Cathy Hutchinson, one of the study’s subjects, uses a robot arm to serve herself a drink, a first for her in 15 years since a stroke.
By BENEDICT CAREY, NY Times
Published: May 16, 2012 (Click here for original article)
Two people who are virtually paralyzed from the neck down have learned to manipulate a robotic arm with just their thoughts, using it to reach out and grab objects. One of them, a woman, was able to retrieve a bottle containing coffee and drink it from a straw — the first time she had served herself since her stroke 15 years earlier, scientists reported on Wednesday.
“She had a smile on her face that I and the research team will never forget,” said Dr. Leigh R. Hochberg of the Department of Veterans Affairs, an author of a study reporting the achievement.
The report, released online by the journal Nature, is the first published demonstration that humans with severe brain injuries can effectively control a prosthetic arm, using tiny brain implants that transmit neural signals to a computer.
Scientists have predicted for years that this brain-computer connection would one day allow people with injuries to the brain and spinal cord to live more independent lives. Previously, researchers had shown that humans could learn to move a computer cursor with their thoughts, and that monkeys could manipulate a robotic arm.
The technology is not yet ready for use outside the lab, experts said, but the new study is an important step forward, providing dramatic evidence that brain-controlled prosthetics are within reach.
“It is a spectacular result, in many respects,” said John Kalaska, a neuroscientist at the University of Montreal who was not involved in the study, “and really the logical next step in the development of this technology. This is the kind of work that has to be done, and it’s further confirmation of the feasibility of using this kind of approach to give paralyzed people some degree of autonomy.”
The two people in this study, a 58-year-old woman and a 66-year-old man, are quadriplegic, unable to use their limbs as a result of strokes years ago.
Each had a tiny sensor about the size of a baby aspirin injected just below the skull, in an area of the motor cortex known to be active when people move their arms or hands. They learned to move a robotic arm, mounted at shoulder height on a dolly next to them, by watching the researchers move the arm and imagining they were actually controlling it.
The sensor — a chip of silicon with 96 pinprick electrodes connecting to a patch of neurons — transmitted those neurons’ firing patterns from this imaginary movement to a computer, through a wire. The computer recorded the patterns, then translated them into an electronic command: Move left, now down, now right.
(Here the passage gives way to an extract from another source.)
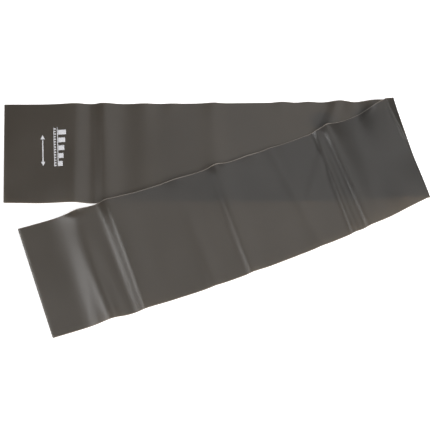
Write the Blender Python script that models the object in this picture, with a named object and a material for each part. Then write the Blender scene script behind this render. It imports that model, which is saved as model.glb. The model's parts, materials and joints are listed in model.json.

With a little training, the two participants took control of the arm. It was the first time the man had used a limb of any kind in three years, and the first time in 15 years for the woman. Both were able to move the robotic arm and hand skillfully enough to pick up foam objects.
“It was encouraging to see that, 15 years after the brain was disconnected from the limbs, it was still able to generate all the neural activity necessary to make movements,” John P. Donoghue, a neuroscientist at Brown University and the study’s senior author, said in a conference call on Tuesday.
His co-authors included Dr. Hochberg, who is also affiliated with Brown and with Massachusetts General Hospital, and Patrick van der Smagt, of the Institute of Robotics and Mechatronics, in Germany.
The researchers still have many hurdles to clear before this technology becomes practical in the real world, experts said. The equipment used in the study is bulky, and the movements made with the robot are still crude. And the silicon implants generally break down over time (though the woman in the study has had hers for more than five years, and it is still effective).
No one has yet demonstrated an effective wireless system, nor perfected one that could bypass the robotics altogether — transmitting brain signals directly to muscles — in a way that allows for complex movements.
In an editorial accompanying the study, Andrew Jackson of the Institute of Neuroscience at Newcastle University wrote that economics might be the largest obstacle: “It remains to be seen whether a neural-interface system that will be of practical use to patients with diverse clinical needs can become a commercially viable proposition.”
But all agree that the new study — and the look on the paralyzed woman’s face when she served herself a sip of coffee — should give researchers the incentive and confidence to solve these problems.
The ultimate goal, Dr. Donoghue said, is to develop a system that is so effective and discreet that people with brain injuries “can interact with the environment without anyone knowing they’re using a brain-machine interface.”